DATA BLOCK:
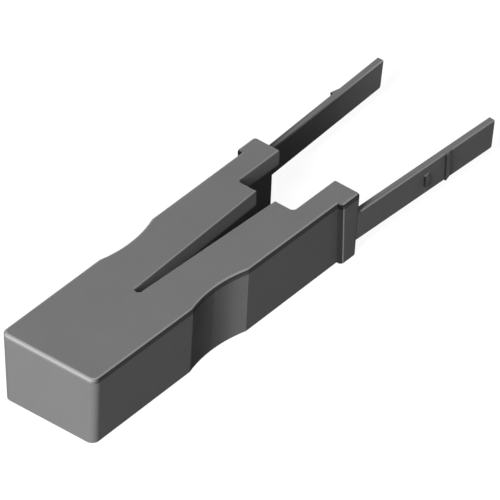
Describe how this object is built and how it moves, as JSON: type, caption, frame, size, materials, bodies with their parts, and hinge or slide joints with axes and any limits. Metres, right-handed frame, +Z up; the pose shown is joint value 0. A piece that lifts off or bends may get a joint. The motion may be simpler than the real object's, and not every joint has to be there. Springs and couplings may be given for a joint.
{
  "type": "switch removal tool",
  "caption": "Moulded squeeze tool for taking out snap-in switches: hollow two-armed handle with a V slot, finger scallops and two flat barbed prongs.",
  "frame": {"origin": "centre of the bounding box on the flat underside that rests on the table", "axes": "+Y along the tool from the heel of the handle to the prong tips, +X to the right across the arms, +Z up out of the smooth top of the handle"},
  "size_m": [0.0254, 0.0999, 0.014],
  "materials": {
    "plastic": "fine moulded matt"
  },
  "bodies": {
    "root": {"tool_body": "plastic"}
  },
  "joints": []
}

WORK INSTRUCTIONS: Write the data from above out again, exactly.

FULL ANSWER:
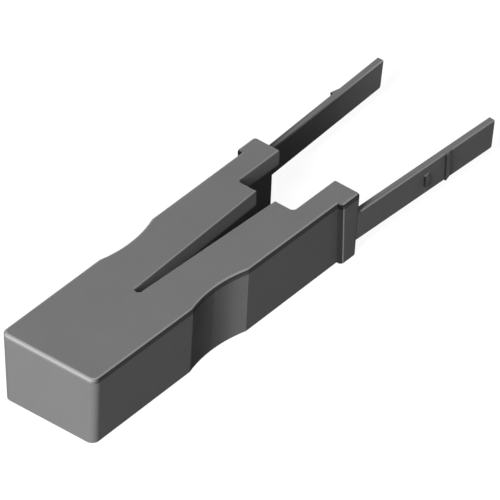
Describe how this object is built and how it moves, as JSON: type, caption, frame, size, materials, bodies with their parts, and hinge or slide joints with axes and any limits. Metres, right-handed frame, +Z up; the pose shown is joint value 0. A piece that lifts off or bends may get a joint. The motion may be simpler than the real object's, and not every joint has to be there. Springs and couplings may be given for a joint.
{
  "type": "switch removal tool",
  "caption": "Moulded squeeze tool for taking out snap-in switches: hollow two-armed handle with a V slot, finger scallops and two flat barbed prongs.",
  "frame": {"origin": "centre of the bounding box on the flat underside that rests on the table", "axes": "+Y along the tool from the heel of the handle to the prong tips, +X to the right across the arms, +Z up out of the smooth top of the handle"},
  "size_m": [0.0254, 0.0999, 0.014],
  "materials": {
    "plastic": "fine moulded matt"
  },
  "bodies": {
    "root": {"tool_body": "plastic"}
  },
  "joints": []
}